• Instruction: Make an exact copy of each entry, leaving out every picture.

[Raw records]

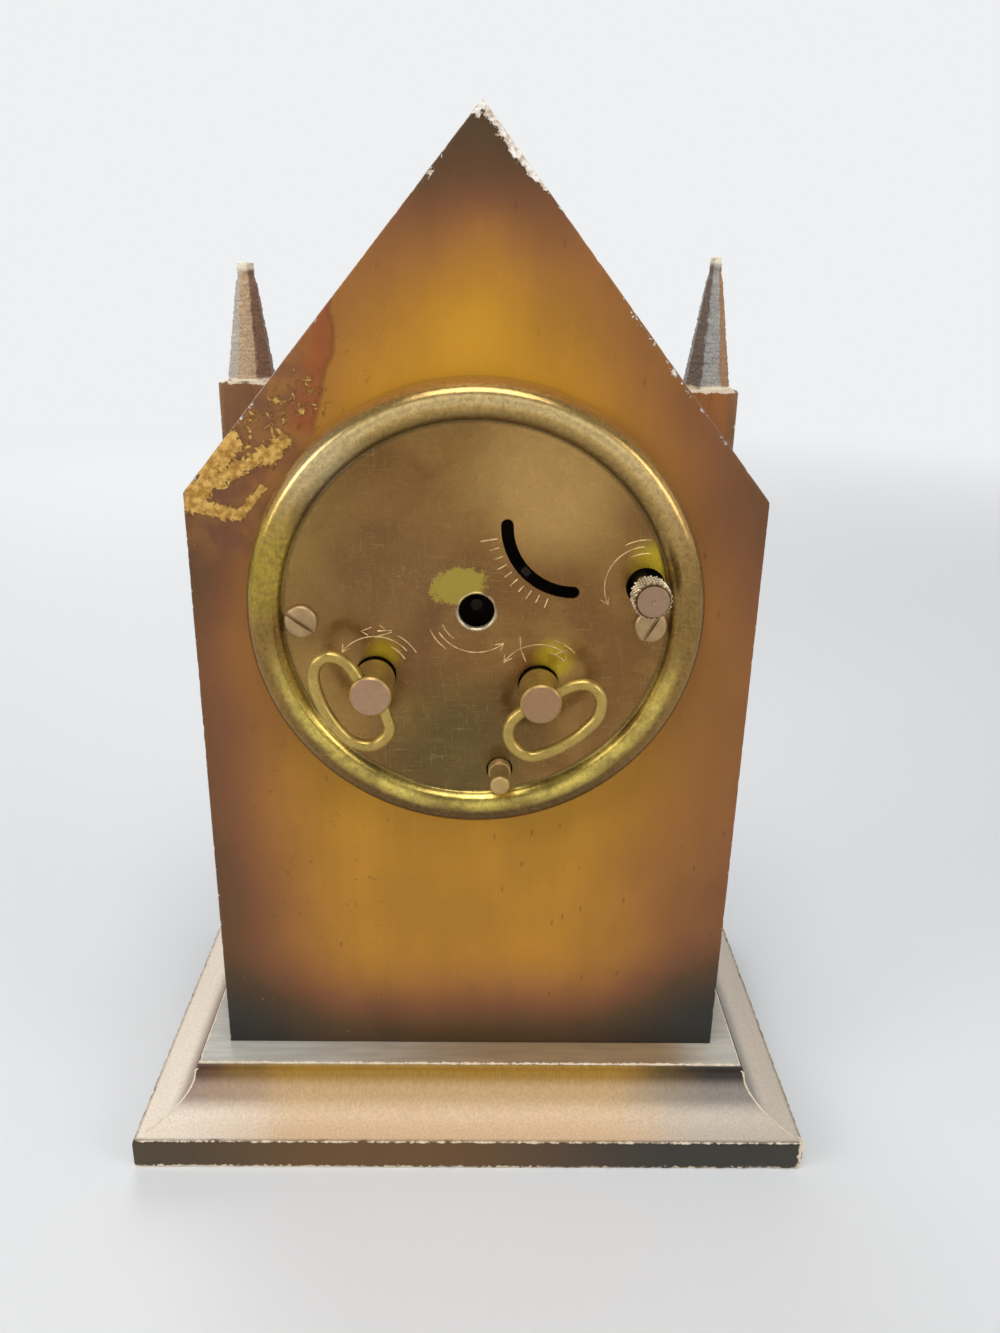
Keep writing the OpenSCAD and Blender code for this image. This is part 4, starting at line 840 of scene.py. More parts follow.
# %% [markdown]
# The pillars carry brown lacquer, more orange on the side of the worn corner, and pale bare wood round their
# tops. The spires were only washed with thin paint: pinkish brown on top of pale wood, and almost bare at the
# tips. Each facet gets its own colour with painted light and shade in it: a silvery painted sheen where the
# light grazes the cut marks, and lighter or darker from facet to facet as the light falls on them.

# %% Paint the pillars and spires


def paint_pillar(name, node, orange):
    look = Finish(name)
    low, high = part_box(node)
    streaks = grain_of(look, 0.4, 9)
    brown = look.mix(look.cloud(7, detail=4), (112, 76, 50), (146, 108, 74))
    inner = look.fade(abs(look.x - (low.x + high.x) / 2), 4.6 * mm, 2.4 * mm)
    at_back = look.fade(look.y, high.y - 0.9 * mm, high.y - 0.3 * mm)
    brown = look.mix(at_back, (104, 68, 42), brown)
    colour = look.mix(inner * orange * at_back, brown, (160, 100, 50))
    colour = look.mix(look.fade(look.z, 100 * mm, 30 * mm, 0.0, 0.7), colour, (66, 52, 42))
    colour = look.tint(colour, look.vary(streaks, 0.82, 1.14))
    rim = look.fade(look.z, high.z - 1.1 * mm, high.z - 0.15 * mm, -0.16, 0.16)
    out_x = max(high.x, -low.x) - abs(look.x)
    arris = largest(abs(out_x), high.y - look.y)
    rim = largest(rim, look.fade(arris, 0.6 * mm, 0.2 * mm, -0.16, 0.03))
    chips = look.fade(look.cloud(1.6, detail=6, rough=0.7) + rim, 0.56, 0.6)
    pale = look.mix(look.cloud(0.6), (206, 182, 148), (236, 224, 204))
    look.relief(chips * -0.5 + streaks * 0.3, 0.2 * mm)
    gloss = look.vary(look.cloud(4), 0.38, 0.55)
    return look.finish(look.mix(chips, colour, pale), gloss, specular=0.25)


def paint_spire(name, node, tip_w, plus_facet_paint_and_light, seen_facet_paint_and_light, minus_facet_paint_and_light):
    """Thin paint on pale wood, with painted light and shade that differ from facet to facet."""
    look = Finish(name)
    low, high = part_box(node)
    middle_x, foot_r = (low.x + high.x) / 2, (high.x - low.x) / 2
    taper = (look.z - low.z) / (high.z - low.z)
    across = foot_r - taper * (foot_r - tip_w / 2)
    wash = look.cloud(1.6, detail=5, rough=0.65)
    u = (look.x - middle_x) / across + (wash - 0.5) * 0.5
    # each facet a colour by its side, with painted light and shade in it
    colour = look.mix(look.fade(u, -0.36, -0.5), seen_facet_paint_and_light, minus_facet_paint_and_light)
    colour = look.mix(look.fade(u, 0.36, 0.5), colour, plus_facet_paint_and_light)
    speckle = look.cloud(0.35, detail=5, rough=0.75, shift=(4, 4, 1))
    colour = look.tint(colour, look.vary(speckle, 0.62, 1.3))
    steps = look.cloud(0.5, grain=(5, 5, 0.8), shift=(2, 5, 9))
    colour = look.tint(colour, look.vary(steps, 0.88, 1.1))
    tip = look.fade(look.z + wash * (2 * mm), high.z - 0.9 * mm, high.z + 0.2 * mm)
    foot = look.fade(look.z - wash * (1.2 * mm), low.z + 0.1 * mm, low.z - 0.4 * mm)
    colour = look.mix(largest(tip, foot), colour, (238, 226, 200))
    look.relief(speckle + steps * 0.6, 0.12 * mm)
    return look.finish(colour, look.vary(wash, 0.36, 0.6), specular=0.4)


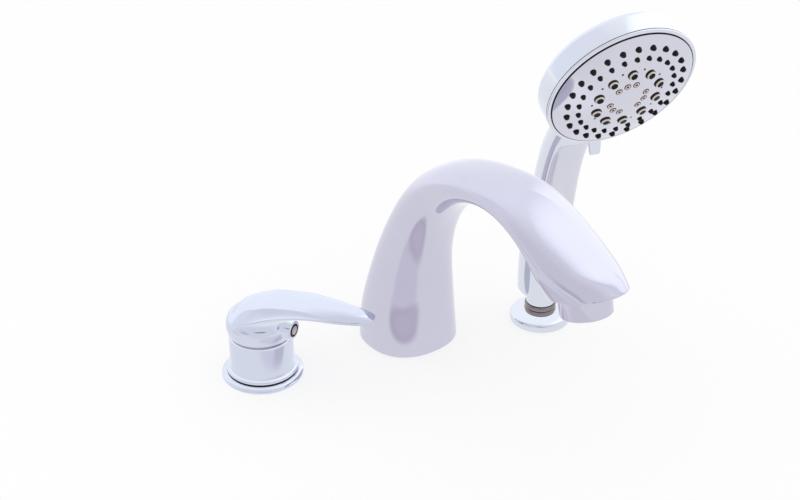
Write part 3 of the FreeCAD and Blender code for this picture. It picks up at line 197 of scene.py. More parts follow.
def mesh_object(name, points, faces, material):
    """Smooth mesh object at the origin from arrays of points and faces; a face may name one point twice."""
    mesh = bpy.data.meshes.new(name)
    mesh.from_pydata(points.tolist(), [], [list(dict.fromkeys(face)) for face in faces.tolist()])
    mesh.materials.append(material)
    mesh.shade_smooth()
    thing = bpy.data.objects.new(name, mesh)
    bpy.context.scene.collection.objects.link(thing)
    return thing


def make_piece(name, shell, station, body, replaced, material):
    """Piece about a station's axis that rides on a body and stands for the replaced nodes, if any."""
    points, faces = shell
    piece = mesh_object(name, at_station(points, station), faces, material)
    piece.data.set_sharp_from_angle(angle=SHARP_ANGLE)
    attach(piece, body)
    if replaced:
        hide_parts(*replaced)


def joined(*shells):
    """Points and faces of several shells as one mesh."""
    starts = np.cumsum([0] + [len(points) for points, _ in shells[:-1]])
    points = np.concatenate([points for points, _ in shells])
    return points, np.concatenate([faces + start for (_, faces), start in zip(shells, starts)])


def side_faces(count, around, rounds):
    """Faces between rings of points; with as many rounds as rings the last ring joins the first."""
    i, j = np.meshgrid(np.arange(rounds), np.arange(around), indexing="ij")
    m, k = (i + 1) % count, (j + 1) % around
    return np.stack([i * around + j, i * around + k, m * around + k, m * around + j], axis=-1).reshape(-1, 4)


def outward(points, faces):
    """Points and faces of a closed mesh, with the faces turned outward."""
    return points, faces[:, ::-1] if signed_volume(points, faces) < 0.0 else faces


def closed_rings(rings):
    """Points and outward faces of a shell of closed rings, shut by a pole in the middle of each end."""
    count, around = rings.shape[:2]
    points = np.concatenate([rings.reshape(-1, 3), rings[[0, -1]].mean(axis=1)])
    j = np.arange(around)
    k = (j + 1) % around
    pole = np.full(around, count * around)
    last = (count - 1) * around
    low = np.stack([k, j, pole, pole], axis=-1)
    high = np.stack([last + j, last + k, pole + 1, pole + 1], axis=-1)
    return outward(points, np.concatenate([side_faces(count, around, count - 1), low, high]))


def closed_loop(rings):
    """Points and outward faces of a shell whose last ring joins its first."""
    count, around = rings.shape[:2]
    return outward(rings.reshape(-1, 3), side_faces(count, around, count))


def rounded_profile(corners, steps=6):
    """Corner list of (radius, height, rounding) with each corner replaced by a curve of its rounding.

    The curve is the quadratic one from the point one rounding before the corner to the point one after it.
    """
    path = []
    table = [np.array(corner[:2], float) for corner in corners]
    for i, (_, _, size) in enumerate(corners):
        if size == 0.0 or i in (0, len(corners) - 1):
            path.append(table[i][None, :])
            continue
        before = table[i - 1] - table[i]
        after = table[i + 1] - table[i]
        first = table[i] + before / np.linalg.norm(before) * size
        last = table[i] + after / np.linalg.norm(after) * size
        t = np.linspace(0.0, 1.0, steps)[:, None]
        path.append((1 - t) ** 2 * first + 2 * t * (1 - t) * table[i] + t**2 * last)
    return np.concatenate(path)


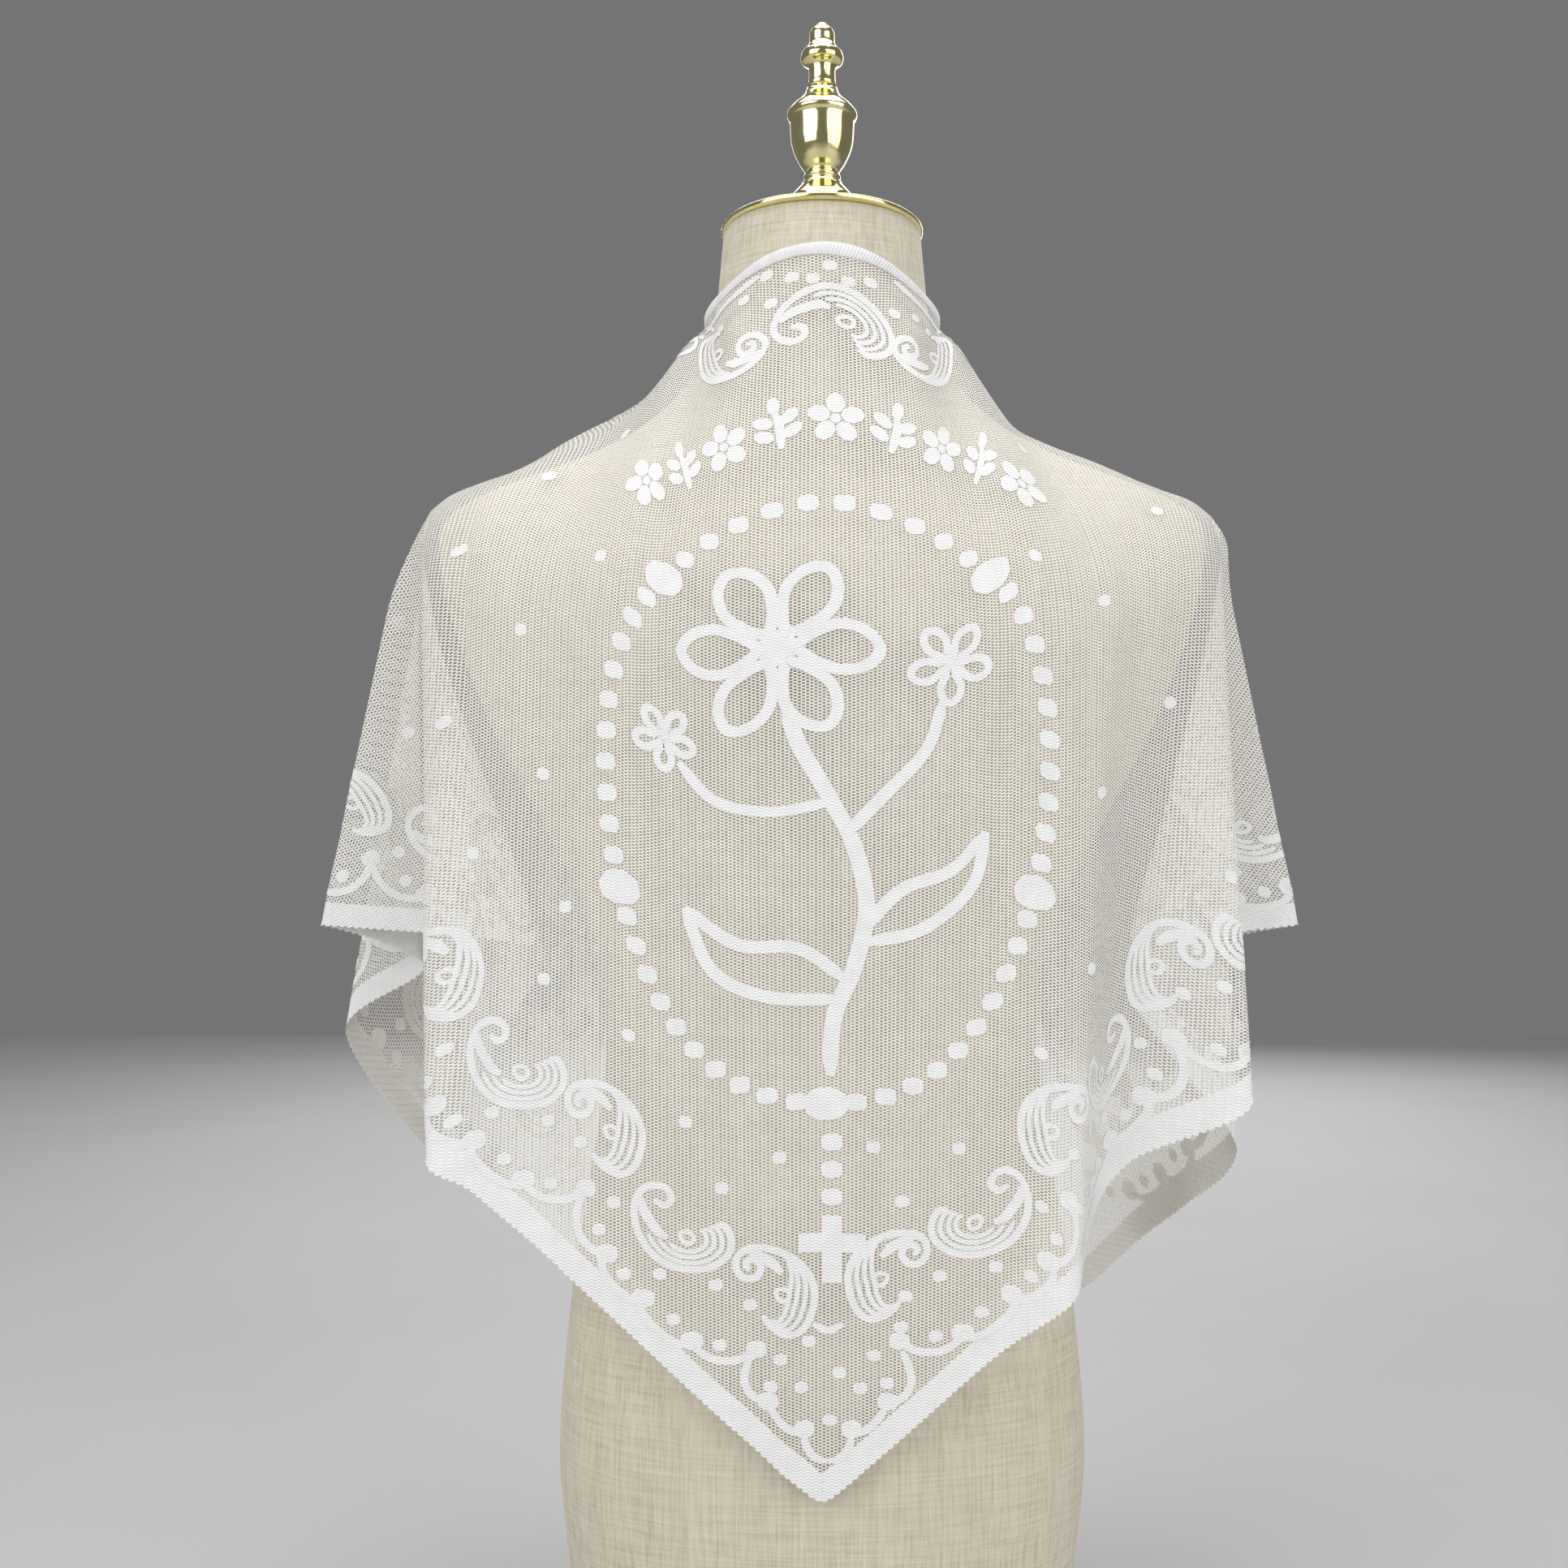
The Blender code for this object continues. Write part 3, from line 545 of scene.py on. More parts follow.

• Solution to the exercise:
Keep writing the OpenSCAD and Blender code for this image. This is part 4, starting at line 840 of scene.py. More parts follow.
# %% [markdown]
# The pillars carry brown lacquer, more orange on the side of the worn corner, and pale bare wood round their
# tops. The spires were only washed with thin paint: pinkish brown on top of pale wood, and almost bare at the
# tips. Each facet gets its own colour with painted light and shade in it: a silvery painted sheen where the
# light grazes the cut marks, and lighter or darker from facet to facet as the light falls on them.

# %% Paint the pillars and spires


def paint_pillar(name, node, orange):
    look = Finish(name)
    low, high = part_box(node)
    streaks = grain_of(look, 0.4, 9)
    brown = look.mix(look.cloud(7, detail=4), (112, 76, 50), (146, 108, 74))
    inner = look.fade(abs(look.x - (low.x + high.x) / 2), 4.6 * mm, 2.4 * mm)
    at_back = look.fade(look.y, high.y - 0.9 * mm, high.y - 0.3 * mm)
    brown = look.mix(at_back, (104, 68, 42), brown)
    colour = look.mix(inner * orange * at_back, brown, (160, 100, 50))
    colour = look.mix(look.fade(look.z, 100 * mm, 30 * mm, 0.0, 0.7), colour, (66, 52, 42))
    colour = look.tint(colour, look.vary(streaks, 0.82, 1.14))
    rim = look.fade(look.z, high.z - 1.1 * mm, high.z - 0.15 * mm, -0.16, 0.16)
    out_x = max(high.x, -low.x) - abs(look.x)
    arris = largest(abs(out_x), high.y - look.y)
    rim = largest(rim, look.fade(arris, 0.6 * mm, 0.2 * mm, -0.16, 0.03))
    chips = look.fade(look.cloud(1.6, detail=6, rough=0.7) + rim, 0.56, 0.6)
    pale = look.mix(look.cloud(0.6), (206, 182, 148), (236, 224, 204))
    look.relief(chips * -0.5 + streaks * 0.3, 0.2 * mm)
    gloss = look.vary(look.cloud(4), 0.38, 0.55)
    return look.finish(look.mix(chips, colour, pale), gloss, specular=0.25)


def paint_spire(name, node, tip_w, plus_facet_paint_and_light, seen_facet_paint_and_light, minus_facet_paint_and_light):
    """Thin paint on pale wood, with painted light and shade that differ from facet to facet."""
    look = Finish(name)
    low, high = part_box(node)
    middle_x, foot_r = (low.x + high.x) / 2, (high.x - low.x) / 2
    taper = (look.z - low.z) / (high.z - low.z)
    across = foot_r - taper * (foot_r - tip_w / 2)
    wash = look.cloud(1.6, detail=5, rough=0.65)
    u = (look.x - middle_x) / across + (wash - 0.5) * 0.5
    # each facet a colour by its side, with painted light and shade in it
    colour = look.mix(look.fade(u, -0.36, -0.5), seen_facet_paint_and_light, minus_facet_paint_and_light)
    colour = look.mix(look.fade(u, 0.36, 0.5), colour, plus_facet_paint_and_light)
    speckle = look.cloud(0.35, detail=5, rough=0.75, shift=(4, 4, 1))
    colour = look.tint(colour, look.vary(speckle, 0.62, 1.3))
    steps = look.cloud(0.5, grain=(5, 5, 0.8), shift=(2, 5, 9))
    colour = look.tint(colour, look.vary(steps, 0.88, 1.1))
    tip = look.fade(look.z + wash * (2 * mm), high.z - 0.9 * mm, high.z + 0.2 * mm)
    foot = look.fade(look.z - wash * (1.2 * mm), low.z + 0.1 * mm, low.z - 0.4 * mm)
    colour = look.mix(largest(tip, foot), colour, (238, 226, 200))
    look.relief(speckle + steps * 0.6, 0.12 * mm)
    return look.finish(colour, look.vary(wash, 0.36, 0.6), specular=0.4)


Write part 3 of the FreeCAD and Blender code for this picture. It picks up at line 197 of scene.py. More parts follow.
def mesh_object(name, points, faces, material):
    """Smooth mesh object at the origin from arrays of points and faces; a face may name one point twice."""
    mesh = bpy.data.meshes.new(name)
    mesh.from_pydata(points.tolist(), [], [list(dict.fromkeys(face)) for face in faces.tolist()])
    mesh.materials.append(material)
    mesh.shade_smooth()
    thing = bpy.data.objects.new(name, mesh)
    bpy.context.scene.collection.objects.link(thing)
    return thing


def make_piece(name, shell, station, body, replaced, material):
    """Piece about a station's axis that rides on a body and stands for the replaced nodes, if any."""
    points, faces = shell
    piece = mesh_object(name, at_station(points, station), faces, material)
    piece.data.set_sharp_from_angle(angle=SHARP_ANGLE)
    attach(piece, body)
    if replaced:
        hide_parts(*replaced)


def joined(*shells):
    """Points and faces of several shells as one mesh."""
    starts = np.cumsum([0] + [len(points) for points, _ in shells[:-1]])
    points = np.concatenate([points for points, _ in shells])
    return points, np.concatenate([faces + start for (_, faces), start in zip(shells, starts)])


def side_faces(count, around, rounds):
    """Faces between rings of points; with as many rounds as rings the last ring joins the first."""
    i, j = np.meshgrid(np.arange(rounds), np.arange(around), indexing="ij")
    m, k = (i + 1) % count, (j + 1) % around
    return np.stack([i * around + j, i * around + k, m * around + k, m * around + j], axis=-1).reshape(-1, 4)


def outward(points, faces):
    """Points and faces of a closed mesh, with the faces turned outward."""
    return points, faces[:, ::-1] if signed_volume(points, faces) < 0.0 else faces


def closed_rings(rings):
    """Points and outward faces of a shell of closed rings, shut by a pole in the middle of each end."""
    count, around = rings.shape[:2]
    points = np.concatenate([rings.reshape(-1, 3), rings[[0, -1]].mean(axis=1)])
    j = np.arange(around)
    k = (j + 1) % around
    pole = np.full(around, count * around)
    last = (count - 1) * around
    low = np.stack([k, j, pole, pole], axis=-1)
    high = np.stack([last + j, last + k, pole + 1, pole + 1], axis=-1)
    return outward(points, np.concatenate([side_faces(count, around, count - 1), low, high]))


def closed_loop(rings):
    """Points and outward faces of a shell whose last ring joins its first."""
    count, around = rings.shape[:2]
    return outward(rings.reshape(-1, 3), side_faces(count, around, count))


def rounded_profile(corners, steps=6):
    """Corner list of (radius, height, rounding) with each corner replaced by a curve of its rounding.

    The curve is the quadratic one from the point one rounding before the corner to the point one after it.
    """
    path = []
    table = [np.array(corner[:2], float) for corner in corners]
    for i, (_, _, size) in enumerate(corners):
        if size == 0.0 or i in (0, len(corners) - 1):
            path.append(table[i][None, :])
            continue
        before = table[i - 1] - table[i]
        after = table[i + 1] - table[i]
        first = table[i] + before / np.linalg.norm(before) * size
        last = table[i] + after / np.linalg.norm(after) * size
        t = np.linspace(0.0, 1.0, steps)[:, None]
        path.append((1 - t) ** 2 * first + 2 * t * (1 - t) * table[i] + t**2 * last)
    return np.concatenate(path)


The Blender code for this object continues. Write part 3, from line 545 of scene.py on. More parts follow.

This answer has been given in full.